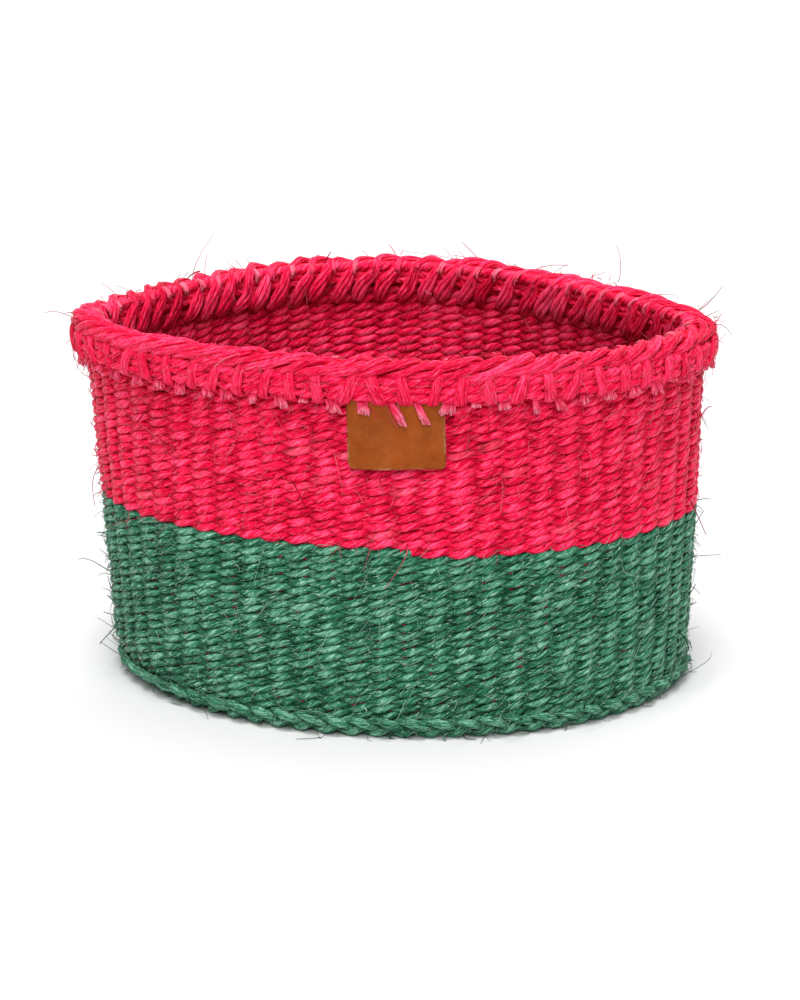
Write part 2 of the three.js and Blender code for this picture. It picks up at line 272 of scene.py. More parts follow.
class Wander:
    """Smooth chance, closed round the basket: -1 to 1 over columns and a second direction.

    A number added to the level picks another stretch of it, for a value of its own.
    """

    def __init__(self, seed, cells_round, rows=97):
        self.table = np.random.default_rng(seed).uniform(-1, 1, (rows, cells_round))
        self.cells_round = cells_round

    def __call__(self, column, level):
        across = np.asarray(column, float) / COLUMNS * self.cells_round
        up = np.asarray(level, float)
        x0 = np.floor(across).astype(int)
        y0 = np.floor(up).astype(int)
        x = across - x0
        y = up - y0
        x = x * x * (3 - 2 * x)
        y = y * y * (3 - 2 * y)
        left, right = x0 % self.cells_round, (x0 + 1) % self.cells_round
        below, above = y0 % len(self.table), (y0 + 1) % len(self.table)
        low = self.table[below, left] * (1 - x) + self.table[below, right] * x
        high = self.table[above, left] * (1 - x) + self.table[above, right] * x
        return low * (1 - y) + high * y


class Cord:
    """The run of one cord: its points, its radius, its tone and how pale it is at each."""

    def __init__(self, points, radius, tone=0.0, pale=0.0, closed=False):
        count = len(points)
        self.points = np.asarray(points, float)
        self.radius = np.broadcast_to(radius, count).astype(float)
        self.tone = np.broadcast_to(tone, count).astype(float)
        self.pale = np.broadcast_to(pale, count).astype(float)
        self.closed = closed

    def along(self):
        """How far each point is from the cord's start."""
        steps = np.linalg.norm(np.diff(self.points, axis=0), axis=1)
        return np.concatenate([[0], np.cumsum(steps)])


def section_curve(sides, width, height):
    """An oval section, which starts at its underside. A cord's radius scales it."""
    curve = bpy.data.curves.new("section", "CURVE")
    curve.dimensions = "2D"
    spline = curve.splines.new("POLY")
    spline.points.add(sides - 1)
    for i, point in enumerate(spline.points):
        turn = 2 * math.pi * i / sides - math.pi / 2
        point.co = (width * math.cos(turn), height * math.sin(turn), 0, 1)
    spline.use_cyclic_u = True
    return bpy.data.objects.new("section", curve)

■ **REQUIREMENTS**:
Copy out each line exactly.

■ **EXERCISE SOLUTION**:
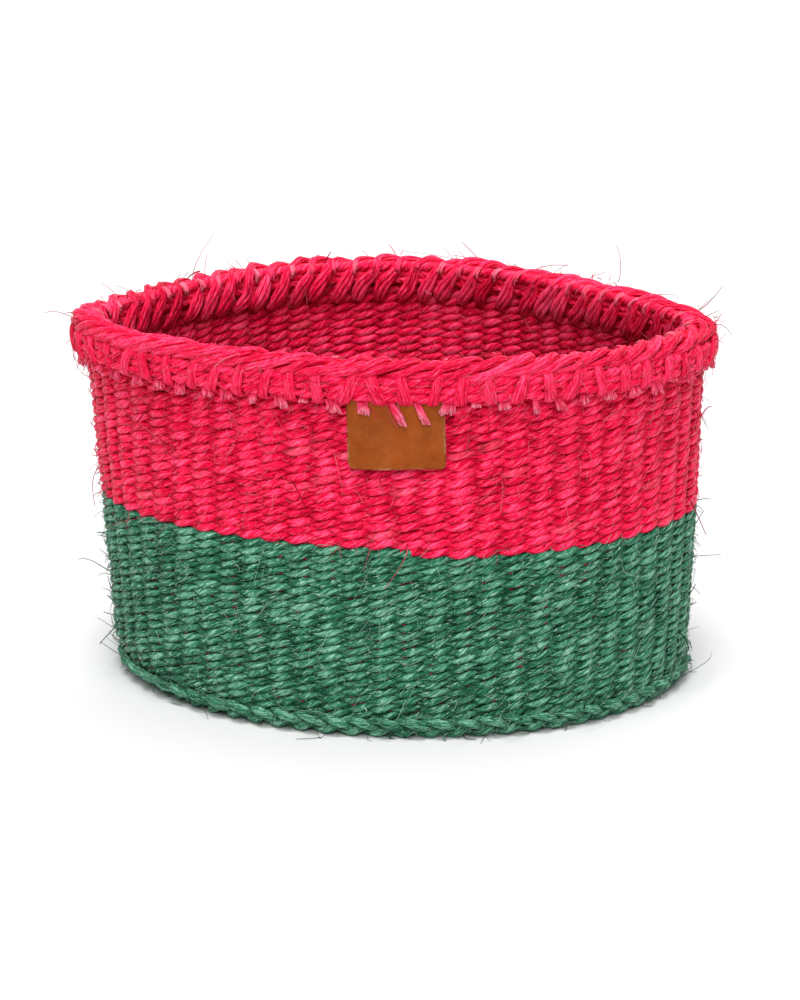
Write part 2 of the three.js and Blender code for this picture. It picks up at line 272 of scene.py. More parts follow.
class Wander:
    """Smooth chance, closed round the basket: -1 to 1 over columns and a second direction.

    A number added to the level picks another stretch of it, for a value of its own.
    """

    def __init__(self, seed, cells_round, rows=97):
        self.table = np.random.default_rng(seed).uniform(-1, 1, (rows, cells_round))
        self.cells_round = cells_round

    def __call__(self, column, level):
        across = np.asarray(column, float) / COLUMNS * self.cells_round
        up = np.asarray(level, float)
        x0 = np.floor(across).astype(int)
        y0 = np.floor(up).astype(int)
        x = across - x0
        y = up - y0
        x = x * x * (3 - 2 * x)
        y = y * y * (3 - 2 * y)
        left, right = x0 % self.cells_round, (x0 + 1) % self.cells_round
        below, above = y0 % len(self.table), (y0 + 1) % len(self.table)
        low = self.table[below, left] * (1 - x) + self.table[below, right] * x
        high = self.table[above, left] * (1 - x) + self.table[above, right] * x
        return low * (1 - y) + high * y


class Cord:
    """The run of one cord: its points, its radius, its tone and how pale it is at each."""

    def __init__(self, points, radius, tone=0.0, pale=0.0, closed=False):
        count = len(points)
        self.points = np.asarray(points, float)
        self.radius = np.broadcast_to(radius, count).astype(float)
        self.tone = np.broadcast_to(tone, count).astype(float)
        self.pale = np.broadcast_to(pale, count).astype(float)
        self.closed = closed

    def along(self):
        """How far each point is from the cord's start."""
        steps = np.linalg.norm(np.diff(self.points, axis=0), axis=1)
        return np.concatenate([[0], np.cumsum(steps)])


def section_curve(sides, width, height):
    """An oval section, which starts at its underside. A cord's radius scales it."""
    curve = bpy.data.curves.new("section", "CURVE")
    curve.dimensions = "2D"
    spline = curve.splines.new("POLY")
    spline.points.add(sides - 1)
    for i, point in enumerate(spline.points):
        turn = 2 * math.pi * i / sides - math.pi / 2
        point.co = (width * math.cos(turn), height * math.sin(turn), 0, 1)
    spline.use_cyclic_u = True
    return bpy.data.objects.new("section", curve)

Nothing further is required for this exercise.